Now, to spin the eternal battle into a single narration requires an outsider. I’d posit an outside observer, rather than a change in the battle. Partially because a change in the battle requires an overlapping amount of work (explaining the significance of the battle, the battle itself, and presumbably an outside observer finding it) while adding more than can be expected in our word count (the after effects of the battle, finding the site of the battle, and an ending that hinges on undoing the chaos or merely witnessing a victory). An outsider then may descend into the land of Egypt, perhaps persuing some local legend of the steps of immortality, perhaps even pursing the great hall of immortals that is beyond the Silver Key.

The story would then be a report of a terrible mystery or seires of mysteries (what is the purpose of this place, what do these pharaohs protect from, whence comes their power, etc). Our reporters endeavors to find it would make it resemble one of our earliest (and my favorite) stories, who’s character I think we should revive as well.

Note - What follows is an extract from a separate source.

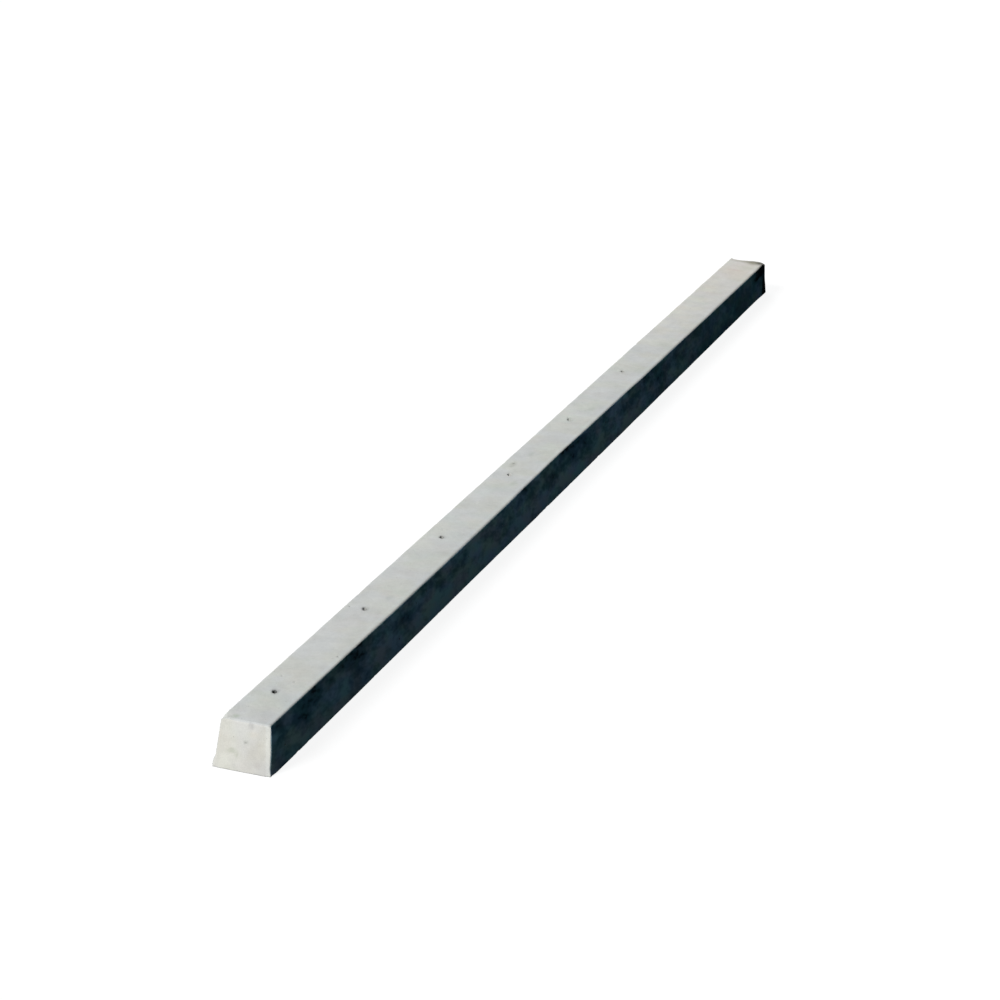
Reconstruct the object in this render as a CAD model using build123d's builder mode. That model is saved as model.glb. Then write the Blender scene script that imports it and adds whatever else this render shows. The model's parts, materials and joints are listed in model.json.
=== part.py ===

To continue this, the primary difficulty of the story will perhaps be getting to the place. We could include signs of the chaos nearly breaking through. A peasants revolt, a plague, a famine (the three very often are found together), any of these could provide difficulties to cross into the path of interpid investigator. We know such works existed in the past (such as Ibn Battuta, who wrote a number of journals from his travels abroad), and the difficulties those explorers faced in their works could certainly serve as reference for our current character.